En traitant tous les enfants de la même façon, l'école participerait à la reproduction des inégalités familiales et des positions sociales, ce qui apparaît dans les tables de mobilité sociale.  Les élèves en échec sont orientés précocement vers des filières courtes et professionnalisantes (BEP, CAP, Bac Pro) quand les meilleurs élèves sont encouragés à poursuivre dans la filière générale et à poursuivre leurs études plus longtemps. Ils obtiennent donc des diplômes plus valorisés permettant d'occuper des métiers dans les PCS les plus élevées.
 Les élèves sont égaux en droit face à l'école mais il n'y a pas d'égalité des chances et les inégalités de position se reproduisent.
 
•    Pourtant, la socialisation primaire ne nous enferme pas dans la reproduction des modèles familiaux ou dans notre position sociale d'origine. C'est ce qui permet à la société d'évoluer et de se transformer. Ainsi, on peut remettre en question la répartition des rôles sexués que l'on a observé pendant son enfance, en s'appuyant sur d'autres modèles véhiculés par les pairs, l'école ou les médias. L'école peut également jouer son rôle de d'ascenseur social notamment lorsque les parents s'investissent dans la réussite de leur enfants. C’est ce que montrent ces textes issus du travail du sociologue Bernard Lahire (lire au moins le premier).

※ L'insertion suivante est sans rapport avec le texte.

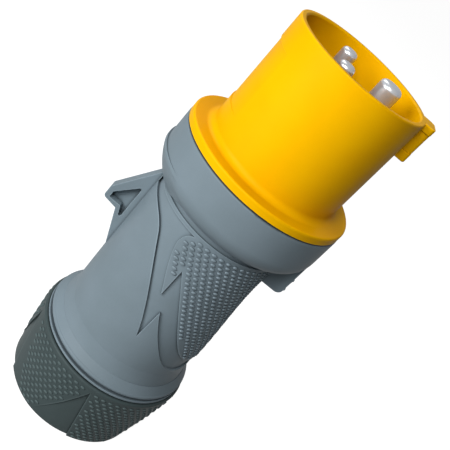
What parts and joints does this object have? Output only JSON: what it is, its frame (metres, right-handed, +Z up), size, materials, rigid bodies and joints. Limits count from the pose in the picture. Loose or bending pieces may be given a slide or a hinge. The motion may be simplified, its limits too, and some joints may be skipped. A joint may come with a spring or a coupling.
{
  "type": "industrial plug",
  "caption": "Industrial power plug with a round yellow shroud around its contact pins, a grey hand grip with a lid catch, and a dark cable gland nut.",
  "frame": {"origin": "centre of the gland nut's cable mouth, at its rear face, which the plug stands on", "axes": "+Z up the plug from the gland nut to the mouth of the shroud, +X towards the key on the shroud"},
  "size_m": [0.0605, 0.0564, 0.1484],
  "materials": {
    "yellow_shell": "satin moulded",
    "grey_shell": "satin moulded",
    "nut_shell": "satin moulded",
    "carrier_insert": "matt moulded",
    "black_nylon": "matt moulded",
    "white_acetal": "smooth moulded",
    "black_rubber": "moulded rubber",
    "nickel_brass": "bright nickel plate",
    "zinc_steel": "zinc plated",
    "spring_steel": "rolled"
  },
  "bodies": {
    "root": {"shroud_front": "yellow_shell", "flange_seal": "black_rubber", "pin_carrier": "carrier_insert", "pin_retainer": "carrier_insert", "handle_housing": "grey_shell", "gland_nut": "nut_shell", "friction_washer": "white_acetal", "clamp_cage": "black_nylon", "gland_seal": "black_rubber", "earth_pin": "nickel_brass", "earth_terminal_screw": "zinc_steel", "earth_wire_plate": "spring_steel", "line_pin": "nickel_brass", "line_terminal_screw": "zinc_steel", "line_wire_plate": "spring_steel", "neutral_pin": "nickel_brass", "neutral_terminal_screw": "zinc_steel", "neutral_wire_plate": "spring_steel", "retainer_screw_1": "zinc_steel", "retainer_screw_2": "zinc_steel", "retainer_screw_3": "zinc_steel"}
  },
  "joints": []
}
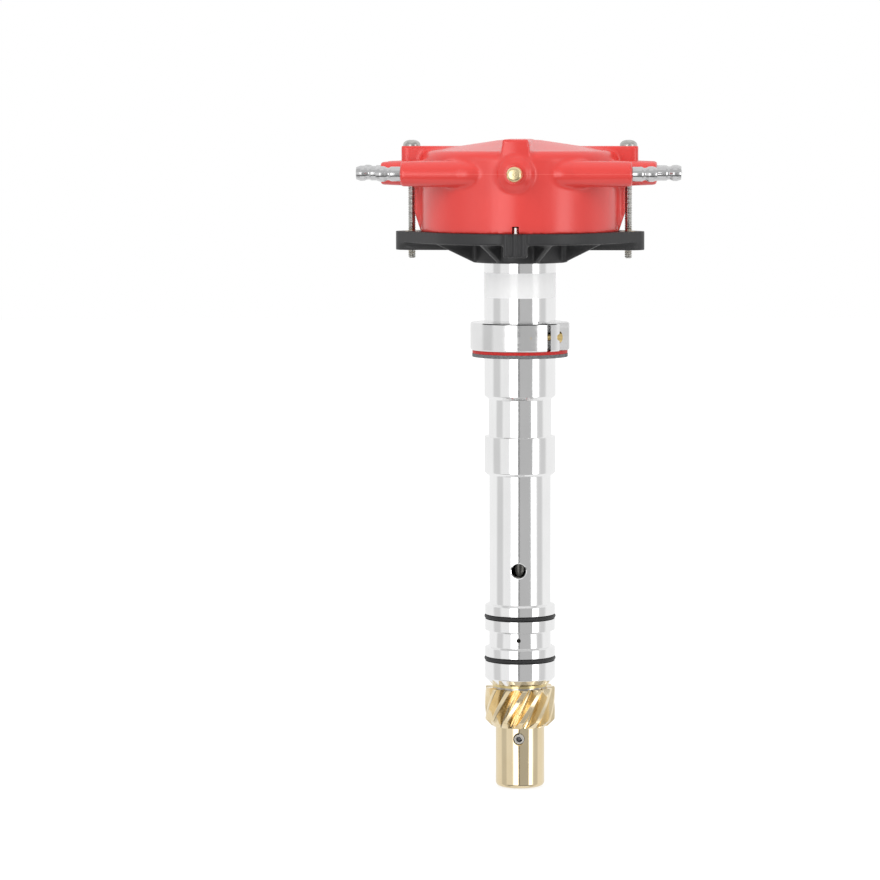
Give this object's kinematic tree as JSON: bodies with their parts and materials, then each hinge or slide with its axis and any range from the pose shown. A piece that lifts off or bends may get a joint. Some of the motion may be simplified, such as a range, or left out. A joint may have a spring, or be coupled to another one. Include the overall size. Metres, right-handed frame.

 L'Education Nationale tente également d'agir sur la question en favorisant la scolarisation précoce (dès 2 ans) des enfants, en accordant plus de moyens aux établissements situés dans des zones où les revenus des parents sont les plus faibles (les Zones d'Education Prioritaires :ZEP remplacés aujourd'hui par les établissements Eclair) pour réduire les inégalités face à l'école. Certaines Grandes écoles ont également mis en place des dispositifs favorisant l'intégration des élèves issus de ZEP. Ce reportage en trois partie suit ces étudiants dans leur parcours.
 
Enfin, pour illustrer ce que nous avons vu sur les ruptures entre socialisation primaire et secondaire, je peux vous conseiller ces deux films :
•    Ressources humaines de Laurent Cantet (2000).
•    Le fils de l'épicier d'Eric Guirado (2007).